Our school council is gives our children not only gives an opportunity to get their share their ideas with senior members of staff but also to represent the views of their respective classes.  Every year we elect new school councillors to ensure as many pupils as possible get this opportunity to represent their classmates and take part in a democratic process.

All children also complete an annual questionnaire which provides them with the opportunity to share their views of learning at Yew Tree and suggest ways in which the school could be improved further.

Governors also talk regularly to children to establish their views as a way of ensuring that school self-evaluation is robust and accurate, and therefore effective in moving the school forward.

The Rule of Law

The importance of laws, whether they be those that govern the class, the school, or the country, are consistently reinforced throughout the school day, as well as when dealing with behaviour and through school assemblies.  Children are taught the value and reasons behind laws, that they govern and protect us, the responsibilities that this involves and the consequences when laws are broken. Our schools rules, rewards and sanctions which are displayed in all classrooms, referred to regularly and consistently upheld are a practical example of this.Visits from the Police and Fire Service help reinforce this message.

Individual Liberty

Within school, children are actively encouraged to make decisions and choices, knowing that they are in a safe and supportive environment. As a school we educate and provide boundaries for young children to take risks and make choices safely.  Children are encouraged to know, understand and exercise their rights and personal freedoms and advised how to exercise these safely, for example through our E-Safety and PSHE lessons. Whether it be through choice of learning challenge, how they record their learning, participation in one of our extra-curricular clubs and opportunities, children are given the freedom to make choices and make decisions.

Mutual Respect

Mutual respect is at the heart of our values. Children learn that their behaviours have an effect on their own rights and those of others. All members of the school community treat each other with respect. Children reflect on how they show respect weekly in their passports to success and through daily collective worship. Visitors to the school are expected to abide by the code of conduct for visitors.
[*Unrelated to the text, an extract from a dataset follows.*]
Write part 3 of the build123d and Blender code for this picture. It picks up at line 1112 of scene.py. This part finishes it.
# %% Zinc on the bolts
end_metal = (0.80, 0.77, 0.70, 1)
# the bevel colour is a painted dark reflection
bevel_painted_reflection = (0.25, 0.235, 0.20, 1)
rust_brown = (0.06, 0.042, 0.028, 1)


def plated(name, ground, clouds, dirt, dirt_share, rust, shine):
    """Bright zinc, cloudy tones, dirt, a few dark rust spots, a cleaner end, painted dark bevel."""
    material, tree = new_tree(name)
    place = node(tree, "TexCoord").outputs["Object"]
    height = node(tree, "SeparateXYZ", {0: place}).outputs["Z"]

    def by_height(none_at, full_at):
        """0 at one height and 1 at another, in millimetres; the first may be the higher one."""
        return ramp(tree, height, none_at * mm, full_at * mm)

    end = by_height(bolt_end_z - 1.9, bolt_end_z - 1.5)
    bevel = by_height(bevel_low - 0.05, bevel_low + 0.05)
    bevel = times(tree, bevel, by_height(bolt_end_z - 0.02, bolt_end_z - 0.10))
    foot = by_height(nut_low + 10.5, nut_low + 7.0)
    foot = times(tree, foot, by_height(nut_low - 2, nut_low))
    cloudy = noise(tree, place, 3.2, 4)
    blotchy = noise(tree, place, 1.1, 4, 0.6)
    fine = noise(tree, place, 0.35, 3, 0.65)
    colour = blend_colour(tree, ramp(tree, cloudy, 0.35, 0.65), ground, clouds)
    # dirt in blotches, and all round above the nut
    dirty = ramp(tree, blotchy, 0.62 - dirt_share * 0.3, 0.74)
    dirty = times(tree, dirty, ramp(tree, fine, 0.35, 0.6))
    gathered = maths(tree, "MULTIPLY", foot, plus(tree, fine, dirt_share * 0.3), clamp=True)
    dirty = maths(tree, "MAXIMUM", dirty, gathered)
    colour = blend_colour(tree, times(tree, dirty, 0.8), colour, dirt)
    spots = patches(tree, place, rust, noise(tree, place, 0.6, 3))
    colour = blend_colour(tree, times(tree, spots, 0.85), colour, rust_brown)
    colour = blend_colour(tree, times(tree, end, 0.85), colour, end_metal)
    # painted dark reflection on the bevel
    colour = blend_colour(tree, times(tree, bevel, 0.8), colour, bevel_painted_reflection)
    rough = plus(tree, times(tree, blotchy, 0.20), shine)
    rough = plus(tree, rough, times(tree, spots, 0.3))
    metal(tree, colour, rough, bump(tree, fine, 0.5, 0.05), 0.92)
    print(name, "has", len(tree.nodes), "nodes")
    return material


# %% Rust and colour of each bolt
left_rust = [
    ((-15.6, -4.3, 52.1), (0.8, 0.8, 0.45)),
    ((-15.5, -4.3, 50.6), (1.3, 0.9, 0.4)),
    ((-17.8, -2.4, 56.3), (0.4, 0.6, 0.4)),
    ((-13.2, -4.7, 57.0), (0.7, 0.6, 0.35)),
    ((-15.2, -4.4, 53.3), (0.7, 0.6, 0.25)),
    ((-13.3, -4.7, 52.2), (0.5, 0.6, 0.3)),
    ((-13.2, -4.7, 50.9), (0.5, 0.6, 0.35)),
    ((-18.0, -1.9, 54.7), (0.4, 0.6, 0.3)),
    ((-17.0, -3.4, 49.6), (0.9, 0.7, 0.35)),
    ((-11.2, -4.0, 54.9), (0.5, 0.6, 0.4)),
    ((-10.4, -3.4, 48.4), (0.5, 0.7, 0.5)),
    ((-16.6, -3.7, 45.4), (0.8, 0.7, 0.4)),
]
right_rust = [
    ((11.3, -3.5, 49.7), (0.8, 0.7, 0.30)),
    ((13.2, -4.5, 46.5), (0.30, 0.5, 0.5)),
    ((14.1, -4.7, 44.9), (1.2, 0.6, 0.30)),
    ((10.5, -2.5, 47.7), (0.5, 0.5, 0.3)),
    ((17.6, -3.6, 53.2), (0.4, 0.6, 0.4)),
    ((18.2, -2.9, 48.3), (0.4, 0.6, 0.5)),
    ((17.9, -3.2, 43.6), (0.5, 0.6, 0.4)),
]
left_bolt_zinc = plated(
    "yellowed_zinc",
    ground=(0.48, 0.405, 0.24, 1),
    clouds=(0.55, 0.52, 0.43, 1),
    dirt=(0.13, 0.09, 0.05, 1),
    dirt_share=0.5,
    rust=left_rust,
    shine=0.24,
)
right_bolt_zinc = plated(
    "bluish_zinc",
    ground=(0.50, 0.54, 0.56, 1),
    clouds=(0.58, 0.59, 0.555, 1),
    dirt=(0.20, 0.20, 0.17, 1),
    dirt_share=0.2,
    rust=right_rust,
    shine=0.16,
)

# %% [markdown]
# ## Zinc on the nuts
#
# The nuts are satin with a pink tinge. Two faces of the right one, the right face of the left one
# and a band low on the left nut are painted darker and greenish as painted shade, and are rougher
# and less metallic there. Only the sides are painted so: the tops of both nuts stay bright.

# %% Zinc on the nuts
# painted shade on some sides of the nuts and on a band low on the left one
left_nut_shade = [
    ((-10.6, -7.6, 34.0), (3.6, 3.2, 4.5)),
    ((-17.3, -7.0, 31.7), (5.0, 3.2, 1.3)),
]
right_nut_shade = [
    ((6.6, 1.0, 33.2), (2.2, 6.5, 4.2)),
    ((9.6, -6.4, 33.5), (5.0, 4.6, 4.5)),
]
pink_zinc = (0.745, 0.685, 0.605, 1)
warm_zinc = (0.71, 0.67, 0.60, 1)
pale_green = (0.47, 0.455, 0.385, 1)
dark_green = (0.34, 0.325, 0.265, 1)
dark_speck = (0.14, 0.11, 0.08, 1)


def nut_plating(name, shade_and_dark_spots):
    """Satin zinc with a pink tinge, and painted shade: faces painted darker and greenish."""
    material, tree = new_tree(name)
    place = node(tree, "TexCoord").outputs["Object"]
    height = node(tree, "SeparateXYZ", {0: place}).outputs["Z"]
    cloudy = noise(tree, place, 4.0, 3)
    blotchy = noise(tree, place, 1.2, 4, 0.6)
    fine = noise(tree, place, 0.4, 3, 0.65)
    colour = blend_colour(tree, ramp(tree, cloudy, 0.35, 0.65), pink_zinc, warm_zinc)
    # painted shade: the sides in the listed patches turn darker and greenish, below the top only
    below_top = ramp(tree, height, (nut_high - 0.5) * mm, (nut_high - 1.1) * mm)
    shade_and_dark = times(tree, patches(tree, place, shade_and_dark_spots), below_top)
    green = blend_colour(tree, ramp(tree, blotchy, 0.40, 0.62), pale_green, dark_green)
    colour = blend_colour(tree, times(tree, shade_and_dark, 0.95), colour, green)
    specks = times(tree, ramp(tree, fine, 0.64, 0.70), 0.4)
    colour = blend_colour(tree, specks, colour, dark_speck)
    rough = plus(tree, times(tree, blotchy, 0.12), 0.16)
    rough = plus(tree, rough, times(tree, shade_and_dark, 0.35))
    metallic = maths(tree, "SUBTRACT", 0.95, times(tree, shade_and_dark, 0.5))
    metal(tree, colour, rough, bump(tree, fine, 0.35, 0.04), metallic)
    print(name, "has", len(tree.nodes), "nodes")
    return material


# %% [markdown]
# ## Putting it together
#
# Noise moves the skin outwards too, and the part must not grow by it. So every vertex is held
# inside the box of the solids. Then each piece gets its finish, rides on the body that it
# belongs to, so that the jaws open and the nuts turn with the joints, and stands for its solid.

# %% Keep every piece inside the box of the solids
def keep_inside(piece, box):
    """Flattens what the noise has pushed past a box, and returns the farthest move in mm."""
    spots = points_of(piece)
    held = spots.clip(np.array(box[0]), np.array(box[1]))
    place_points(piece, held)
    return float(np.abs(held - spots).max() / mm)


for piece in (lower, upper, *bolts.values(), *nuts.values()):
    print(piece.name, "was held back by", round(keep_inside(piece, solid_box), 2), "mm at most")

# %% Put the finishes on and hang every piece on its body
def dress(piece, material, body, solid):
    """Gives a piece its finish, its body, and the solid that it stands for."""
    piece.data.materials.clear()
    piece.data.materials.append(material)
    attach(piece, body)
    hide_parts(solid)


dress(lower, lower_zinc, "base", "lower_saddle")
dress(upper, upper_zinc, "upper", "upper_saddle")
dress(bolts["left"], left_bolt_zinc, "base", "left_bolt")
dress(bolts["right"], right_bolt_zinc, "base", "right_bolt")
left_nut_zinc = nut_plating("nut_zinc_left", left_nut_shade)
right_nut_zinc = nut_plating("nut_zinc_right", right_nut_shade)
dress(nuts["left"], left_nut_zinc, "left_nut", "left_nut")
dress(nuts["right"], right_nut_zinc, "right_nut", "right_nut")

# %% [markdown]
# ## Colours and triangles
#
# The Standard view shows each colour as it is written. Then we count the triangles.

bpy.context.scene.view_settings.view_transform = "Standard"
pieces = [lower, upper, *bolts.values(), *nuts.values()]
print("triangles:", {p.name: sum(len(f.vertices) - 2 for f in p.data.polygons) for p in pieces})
Tolerance of Those of Different Faiths and Beliefs

Yew Tree Community School is situated in an area which is not culturally diverse, therefore we place a great emphasis on promoting diversity with the children. Opportunities are regularly planned to address this issue either directly or through the inclusion of stories and celebrations from a variety of faiths and cultures. Our RE and PSHE teaching reinforce this.  Each year the children explore a world faith.  By the time they leave us all children have learnt about the beliefs and practices of people of the following world faiths; Christianity, Judaism, Sikhism, Hinduism, Buddhism and Islam.  Members of different faiths or religions are encouraged to share their knowledge to enhance learning within classes and the school. Strong links with Aston Parish Church, local schools and organisations, and visits to places of worship give our pupils opportunities to learn about the beliefs of others or work/learn alongside pupils from a different background to their own. Our strong links with a national school give our pupils of opportunities to work alongside other children of a background different to their own.
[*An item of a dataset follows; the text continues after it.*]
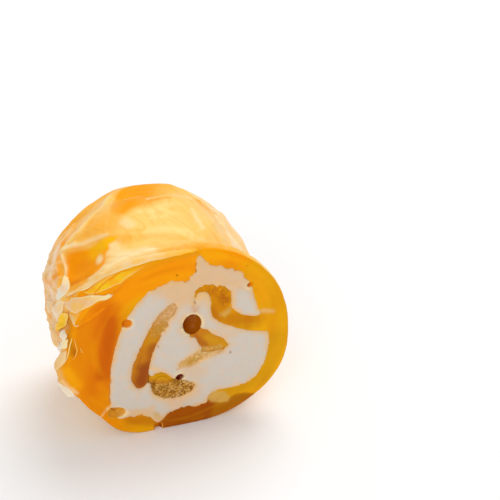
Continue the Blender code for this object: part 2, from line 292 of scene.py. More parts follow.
def brushStrokes(tint, strokes, distanceTo, u, v):
    for paint, start, end, halfWidth, strength in strokes:
        tint = brush(tint, paint, strength * softMask(distanceTo(u, v, start, end), halfWidth))
    return tint


def brushPatches(tint, patches, maskOf, u, v):
    for paint, corners, fade, strength in patches:
        tint = brush(tint, paint, strength * maskOf(u, v, corners, fade))
    return tint


def brushSpecks(tint, specks, x, z, strength):
    for speckX, speckZ in specks:
        tint = brush(tint, "brown", strength * softMask(np.hypot(x - speckX, z - speckZ), speckRadius))
    return tint


def ridgeHeights(ridges, distanceTo, u, v):
    # soft ridges and hollows: start, end, height, half width
    total = np.zeros(len(u))
    for start, end, height, halfWidth in ridges:
        total += height * np.exp(-(distanceTo(u, v, start, end) / halfWidth) ** 2)
    return total


def cutSpots(spots, x, z):
    # soft spots on the cut, added up: start, end, half width, how much
    total = np.zeros(len(x))
    for start, end, halfWidth, much in spots:
        total += much * softMask(cutStroke(x, z, start, end), halfWidth)
    return total


def depthFromCuts(points):
    return np.minimum(points[:, 1], roll["length"] - points[:, 1])


def facingCut(normals):
    # 1 where the surface faces along the roll, as both cuts do
    return ease((np.abs(normals[:, 1]) - 0.35) / 0.4)


def facingOut(points):
    # -1 towards the front cut, 1 towards the back one
    return np.where(points[:, 1] < roll["length"] / 2, -1.0, 1.0)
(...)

At Yew Tree Community School we will actively challenge children, staff or parents expressing opinions contrary to fundamental British Values, including those expressing ‘extremist’ views. Neither will the school allow itself or its premises to be used as a platform to promote extremist views or views contrary to fundamental British Values.

PREVENTING RADICALISATION AND EXTREMISM

Radicalisation is defined as the act or process of making a person more radical or favouring of extreme or fundamental changes in political, economic or social conditions, institutions or habits of the mind.

Extremism is defined as the holding of extreme political or religious views.

The Governing Body of Yew Tree Community School has a zero tolerance approach to extremist behaviour for all school community members. We rely on our strong values to steer our work and ensure the pastoral care of our children protects them from exposure to negative influences.

Yew Tree Community School is fully committed to safeguarding and promoting the welfare of all its children. As a school we recognise that safeguarding against radicalisation is no different from safeguarding against any other vulnerabilityAt Yew Tree all staff are expected to uphold and promote the fundamental principles of British values, including democracy, the rule of law, individual liberty and mutual respect, and tolerance of those with different faiths and beliefs.

• Children are encouraged to adopt and live by the school rules: Learn, Care, Respect and Be Safe. These complement the key “British Values” of tolerance, respect, understanding, compassion and harmonious living.

• Children are helped to understand the importance of democracy and freedom of speech, through PSHE, assemblies, collective worship and through the elected School Council members

• Children are taught how to keep themselves safe, in school and when using the internet.

• Children participate in local community events so that they appreciate and value their neighbours and friends who may not share their faith background.

• Children’s wellbeing, confidence and resilience is promoted through our planned curriculum and extra-curricular learning opportunities.

• Children are supported in making good choices from a very young age, so they understand the impact and consequences of their actions on others.

THE ROLE OF THE CURRICULUM

Our curriculum promotes respect, tolerance and diversity. Children are encouraged to express themselves through discussions, debates and consultations. The RE (Religious Education), PSHE (Personal, Social and Health Education) and SMSC (Spiritual, Moral, Social and Cultural) provision is embedded across the curriculum, and underpins the ethos of our school. Children learn about all major faiths and visit places of worship wherever possible. They are also taught about how to stay safe when using the internet. 

Collective Worship

Our approach to teaching and collective worship ensure children develop their resilience and their ability to reason and reflect. Whilst all of these enable the children to become well-rounded individuals we recognise the importance of resilience in preventing children being drawn into extremist ways of thinking.

Although serious incidents involving radicalisation have not occurred at Yew Tree to date, it is important for us to be constantly vigilant and remain fully informed about the issues which affect the area in which we teach. Staff are reminded to suspend any professional disbelief that instances of radicalisation ‘could not happen here’ and to refer any concerns through the Designated Safeguarding Leader.